Write out, please, the line containing "bpy.data.objects.remove(obj)" together with all lines after it, up to and including the last one, with no other output.

================================

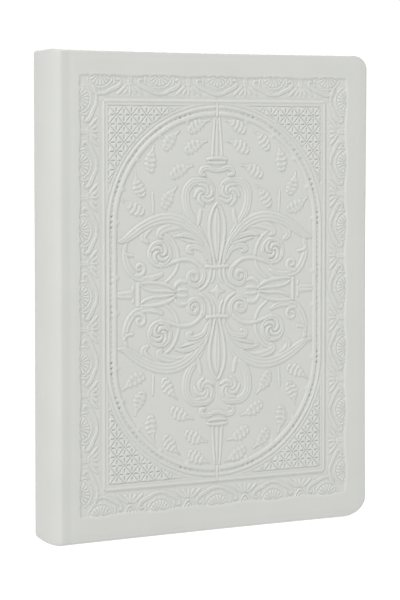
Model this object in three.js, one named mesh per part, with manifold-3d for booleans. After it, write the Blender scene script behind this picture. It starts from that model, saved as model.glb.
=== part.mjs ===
// A hollow-back, leather-bound prayer book standing on its tail edge, closed.
// Millimetres, +Z up. The front cover faces -Y, the spine is at -X and the pages open at +X.
// The origin is on the table, under the middle of the book.
import * as THREE from "three";
import { mergeVertices } from "three/addons/utils/BufferGeometryUtils.js";
import Module from "manifold-3d";

const wasm = await Module();
wasm.setup();

// ---------- driving dimensions ----------
const pageWidth = 148; // A5 leaves
const pageHeight = 210;
const square = 3; // how far a cover stands past the pages at head and tail
const foreSquare = 3.5; // the same at the fore-edge
const coverHeight = pageHeight + 2 * square;
const bookThickness = 30.5;
const spineBulge = 5.3; // how far the spine stands behind the line of the joints
const headCornerRadius = 7; // cover corner at head and fore-edge
const tailCornerWidth = 12; // the tail corner is a longer curve
const tailCornerHeight = 9;

const leather = 0.8;
const board = 2.4;
const turnIn = 0.45; // leather pared thin where it is turned over the board's edge
const pastedown = 0.2;
const glue = 0.05; // gap between glued layers
const coverStack = leather + board + turnIn + pastedown + 4 * glue;

const boardBack = 6; // from the joint line to the board's spine edge
const hingeX = 3; // from the joint line to the line that the cover turns about
const hingeGap = 0.15; // each side of that line
const turnInWidth = 15;
const pastedownMargin = 3;
const hingeClothWidth = 24;
const sideGap = 0.3;

const leafThickness = 0.25;
const leafPitch = 0.35;
const frontLeaves = 5; // flyleaf and four printed leaves that turn with it
const backLeaves = 3; // flyleaf and two printed leaves
const leafBack = hingeX + 0.5; // spine edge of a turning leaf
const sectionCount = 13; // folded and sewn sections between the turning leaves
const sectionGap = 0.04;

// ---------- derived places ----------
const half = bookThickness / 2;
const blockHalf = half - coverStack; // half the thickness of the pages
const foldRound = 3; // how far the spine of the pages is rounded
const foldShoulder = 1.1; // where that curve meets the outer sections
const leafEdge = foldShoulder - 0.4 + pageWidth; // fore-edge of the outer leaves
const coverWidth = leafEdge + foreSquare - 0.7;
const jointX = -(coverWidth - spineBulge) / 2; // the joint line in the part's frame
const pageFoot = square;
const pageHead = square + pageHeight;

// ---------- materials ----------
const material = (color, roughness) =>
  new THREE.MeshStandardMaterial({ color, roughness, metalness: 0 });
const coverLeather = material(0xd5d6d1, 0.55);
const greyBoard = material(0x9c968c, 0.9);
const endPaper = material(0xf1ede2, 0.8);
const pagePaper = material(0xefe9da, 0.85);
const liningPaper = material(0xb99b6b, 0.9);
const linenCloth = material(0xe3dccb, 0.95);
const bandSilk = material(0xf4f1e8, 0.5);

const book = new THREE.Group();

function add(name, geometry, itsMaterial) {
  const mesh = new THREE.Mesh(geometry, itsMaterial);
  mesh.name = name;
  mesh.position.x = jointX;
  book.add(mesh);
  return mesh;
}

// ---------- geometry helpers: x is measured from the joint line ----------

// A closed XY outline carried from z0 up to z1.
function upright(points, z0, z1) {
  const shape = new THREE.Shape(points.map(([x, y]) => new THREE.Vector2(x, y)));
  const geometry = new THREE.ExtrudeGeometry(shape, { depth: z1 - z0, bevelEnabled: false });
  return geometry.translate(0, 0, z0);
}

// A closed XZ shape given thickness between two depths, on the front (side -1) or the back (side 1).
function plate(shape, depthA, depthB, side) {
  const near = side < 0 ? depthB - half : half - depthA;
  const geometry = new THREE.ExtrudeGeometry(shape, {
    depth: depthB - depthA,
    bevelEnabled: false,
    curveSegments: 14,
  });
  return geometry.rotateX(Math.PI / 2).translate(0, near, 0);
}

function rectangle(x0, x1, z0, z1) {
  const shape = new THREE.Shape();
  shape.moveTo(x0, z0).lineTo(x1, z0).lineTo(x1, z1).lineTo(x0, z1).closePath();
  return shape;
}

// The cover's outline, drawn in by inset, from x0 to the fore-edge.
function coverOutline(x0, inset) {
  const x1 = coverWidth - inset;
  const z0 = inset;
  const z1 = coverHeight - inset;
  const headRadius = Math.max(headCornerRadius - inset, 1);
  const tailWidth = Math.max(tailCornerWidth - inset, 1);
  const tailHeight = Math.max(tailCornerHeight - inset, 1);
  const shape = new THREE.Shape();
  shape.moveTo(x0, z0);
  shape.lineTo(x1 - tailWidth, z0);
  shape.absellipse(x1 - tailWidth, z0 + tailHeight, tailWidth, tailHeight, -Math.PI / 2, 0, false, 0);
  shape.lineTo(x1, z1 - headRadius);
  shape.absarc(x1 - headRadius, z1 - headRadius, headRadius, 0, Math.PI / 2, false);
  shape.lineTo(x0, z1);
  shape.closePath();
  return shape;
}

function solidFrom(geometry) {
  const bare = geometry.index ? geometry.toNonIndexed() : geometry.clone();
  bare.deleteAttribute("normal");
  bare.deleteAttribute("uv");
  const merged = mergeVertices(bare, 1e-4);
  return new wasm.Manifold(
    new wasm.Mesh({
      numProp: 3,
      vertProperties: new Float32Array(merged.attributes.position.array),
      triVerts: new Uint32Array(merged.index.array),
    }),
  );
}

function geometryFrom(solid) {
  const mesh = solid.getMesh();
  const geometry = new THREE.BufferGeometry();
  geometry.setAttribute("position", new THREE.BufferAttribute(mesh.vertProperties, 3));
  geometry.setIndex(new THREE.BufferAttribute(mesh.triVerts, 1));
  return geometry;
}

function cut(geometry, ...tools) {
  let solid = solidFrom(geometry);
  for (const tool of tools) solid = solid.subtract(solidFrom(tool));
  return geometryFrom(solid);
}

// Points on half an ellipse that bulges to -X: reach is its half-width in Y, bulge its depth, and
// swing how far round it goes each side of the middle.
function arcPoints(reach, bulge, swing = Math.PI / 2, steps = 28) {
  return Array.from({ length: steps + 1 }, (_, i) => {
    const angle = -swing + (2 * swing * i) / steps;
    return [-bulge * Math.cos(angle), reach * Math.sin(angle)];
  });
}

// A layer of the spine: the band between two such arcs, drawn in from the leather's outer face.
function spineLayer(depthA, depthB, swing, z0, z1) {
  const outer = arcPoints(half - depthA, spineBulge - depthA, swing);
  const inner = arcPoints(half - depthB, spineBulge - depthB, swing).reverse();
  return upright([...inner, ...outer].reverse(), z0, z1);
}

// ---------- covers ----------

// The leather of one cover: its face, its walls over the board's edges and the turned-in strips.
function coverLeatherShell(side) {
  const innerFace = leather + board + 2 * glue;
  const back = innerFace + turnIn;
  const clear = 1;
  const block = plate(coverOutline(hingeX + hingeGap, 0), 0, back, side);
  const jointRelief = plate(
    rectangle(0, boardBack, -clear, coverHeight + clear),
    leather,
    back + clear,
    side,
  );
  const boardSpace = plate(coverOutline(boardBack - clear, leather), leather, innerFace, side);
  const window = plate(
    coverOutline(boardBack - clear, leather + turnInWidth),
    innerFace - clear,
    back + clear,
    side,
  );
  return cut(block, jointRelief, boardSpace, window);
}

function addCover(name, side) {
  const boardStart = leather + glue;
  const fillStart = boardStart + board + glue;
  const fillEnd = fillStart + turnIn;
  const clothEdge = boardBack + hingeClothWidth;
  const fillInset = leather + turnInWidth + sideGap;
  const boardOutline = coverOutline(boardBack + glue, leather + glue);
  const clothOutline = rectangle(boardBack + glue, clothEdge, fillInset, coverHeight - fillInset);
  const fillOutline = rectangle(
    clothEdge + sideGap,
    coverWidth - fillInset,
    fillInset,
    coverHeight - fillInset,
  );
  const paperOutline = rectangle(
    boardBack + glue,
    coverWidth - pastedownMargin,
    pastedownMargin,
    coverHeight - pastedownMargin,
  );
  add(`${name}_leather`, coverLeatherShell(side), coverLeather);
  add(`${name}_board`, plate(boardOutline, boardStart, boardStart + board, side), greyBoard);
  add(`${name}_hinge_cloth`, plate(clothOutline, fillStart, fillEnd, side), linenCloth);
  add(`${name}_infill_card`, plate(fillOutline, fillStart, fillEnd, side), liningPaper);
  const paperStart = fillEnd + glue;
  add(`${name}_pastedown`, plate(paperOutline, paperStart, paperStart + pastedown, side), endPaper);
}

// ---------- spine ----------

function spineLeather() {
  const strip = hingeX - hingeGap;
  const outer = arcPoints(half, spineBulge);
  const inner = arcPoints(half - leather, spineBulge - leather).reverse();
  const outline = [
    [strip, -half],
    ...outer,
    [strip, half],
    [strip, half - leather],
    ...inner,
    [strip, leather - half],
  ];
  return upright(outline.reverse(), 0, coverHeight);
}

// Open-weave cloth over the folds, with a flange along each shoulder.
function spineMull(depthA, depthB, z0, z1) {
  const flange = hingeX - sideGap;
  const outer = arcPoints(half - depthA, spineBulge - depthA);
  const inner = arcPoints(half - depthB, spineBulge - depthB).reverse();
  const outline = [
    [flange, depthA - half],
    ...outer,
    [flange, half - depthA],
    [flange, half - depthB],
    ...inner,
    [flange, depthB - half],
  ];
  return upright(outline.reverse(), z0, z1);
}

function addSpine() {
  const stiffenerInset = 1.5; // the stiffener stops short of head and tail
  const layers = { stiffener: [0.9, 1.5], lining: [2.1, 2.4], mull: [2.45, 2.65], tape: [2.7, 3.0] };
  const liningSwing = 1.3;
  const tapeSwing = 1.1;
  const tapeWidth = 12;
  const tapeCount = 4;
  add("spine_leather", spineLeather(), coverLeather);
  add(
    "spine_stiffener",
    spineLayer(...layers.stiffener, 1.2, stiffenerInset, coverHeight - stiffenerInset),
    greyBoard,
  );
  add("spine_lining", spineLayer(...layers.lining, liningSwing, pageFoot, pageHead), liningPaper);
  add("spine_mull", spineMull(...layers.mull, pageFoot + 8, pageHead - 8), linenCloth);
  for (let i = 0; i < tapeCount; i += 1) {
    const middle = pageFoot + (pageHeight * (i + 1)) / (tapeCount + 1);
    const tape = spineLayer(...layers.tape, tapeSwing, middle - tapeWidth / 2, middle + tapeWidth / 2);
    add(`sewing_tape_${i + 1}`, tape, linenCloth);
  }
}

// ---------- pages ----------

// The rounded spine of the pages: where a fold lies, at depth y.
function foldX(y) {
  const reach = blockHalf + 1;
  return foldShoulder - foldRound * Math.sqrt(1 - (y / reach) ** 2);
}

function addLeaves() {
  const leafAt = (name, depth, side, itsMaterial) => {
    const outline = rectangle(leafBack, leafEdge, pageFoot, pageHead);
    add(name, plate(outline, depth, depth + leafThickness, side), itsMaterial);
  };
  leafAt("front_flyleaf", coverStack, -1, endPaper);
  for (let i = 1; i < frontLeaves; i += 1)
    leafAt(`front_leaf_${i}`, coverStack + i * leafPitch, -1, pagePaper);
  leafAt("back_flyleaf", coverStack, 1, endPaper);
  for (let i = 1; i < backLeaves; i += 1)
    leafAt(`back_leaf_${i}`, coverStack + i * leafPitch, 1, pagePaper);
}

// One folded and sewn section: its fold is a half-round, and its fore-edge follows the same curve.
function sectionOutline(y0, y1) {
  const middle = (y0 + y1) / 2;
  const radius = (y1 - y0) / 2;
  const foldSteps = 6;
  const fold = Array.from({ length: foldSteps + 1 }, (_, i) => {
    const angle = Math.PI / 2 + (Math.PI * i) / foldSteps;
    return [foldX(middle) + radius + radius * Math.cos(angle), middle + radius * Math.sin(angle)];
  });
  return [...fold, [foldX(y0) + pageWidth, y0], [foldX(y1) + pageWidth, y1]];
}

function addSections() {
  const first = -blockHalf + frontLeaves * leafPitch;
  const last = blockHalf - backLeaves * leafPitch;
  const pitch = (last - first) / sectionCount;
  for (let i = 0; i < sectionCount; i += 1) {
    const y0 = first + i * pitch;
    const label = String(i + 1).padStart(2, "0");
    const outline = sectionOutline(y0, y0 + pitch - sectionGap);
    add(`section_${label}`, upright(outline, pageFoot, pageHead), pagePaper);
  }
}

// A silk-wound cord that follows the folds, at the head or the tail of the pages.
function addEndBand(name, z) {
  const radius = 0.9;
  const reach = blockHalf - 1.5;
  const behindFold = 1.6;
  const points = Array.from({ length: 13 }, (_, i) => {
    const y = -reach + (2 * reach * i) / 12;
    return new THREE.Vector3(foldX(y) + behindFold, y, z);
  });
  const section = new THREE.Shape();
  section.absarc(0, 0, radius, 0, 2 * Math.PI, false);
  const geometry = new THREE.ExtrudeGeometry(section, {
    steps: 24,
    curveSegments: 5,
    extrudePath: new THREE.CatmullRomCurve3(points),
  });
  add(name, geometry, bandSilk);
}

addCover("front", -1);
addCover("back", 1);
addSpine();
addLeaves();
addSections();
addEndBand("head_band", pageHead + 1.1);
addEndBand("tail_band", pageFoot - 1.1);

export default book;
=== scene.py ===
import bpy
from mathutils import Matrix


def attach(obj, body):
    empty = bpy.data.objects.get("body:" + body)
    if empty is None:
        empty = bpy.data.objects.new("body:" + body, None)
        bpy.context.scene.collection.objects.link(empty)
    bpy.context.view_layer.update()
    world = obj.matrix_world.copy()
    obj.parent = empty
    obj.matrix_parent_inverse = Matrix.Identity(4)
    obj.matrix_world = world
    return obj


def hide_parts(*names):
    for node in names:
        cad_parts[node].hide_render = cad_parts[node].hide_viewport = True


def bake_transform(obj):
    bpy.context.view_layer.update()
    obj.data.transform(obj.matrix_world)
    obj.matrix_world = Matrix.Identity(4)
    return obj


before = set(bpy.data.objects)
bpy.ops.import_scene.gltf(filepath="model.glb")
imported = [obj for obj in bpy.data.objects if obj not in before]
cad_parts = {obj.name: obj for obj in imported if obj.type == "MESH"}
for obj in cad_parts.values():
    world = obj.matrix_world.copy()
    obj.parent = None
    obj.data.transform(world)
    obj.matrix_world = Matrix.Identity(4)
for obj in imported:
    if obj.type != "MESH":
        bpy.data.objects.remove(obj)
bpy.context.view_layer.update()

import math

import bpy
import numpy as np
from mathutils import Vector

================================

WRITTEN RESPONSE –
        bpy.data.objects.remove(obj)
bpy.context.view_layer.update()

import math

import bpy
import numpy as np
from mathutils import Vector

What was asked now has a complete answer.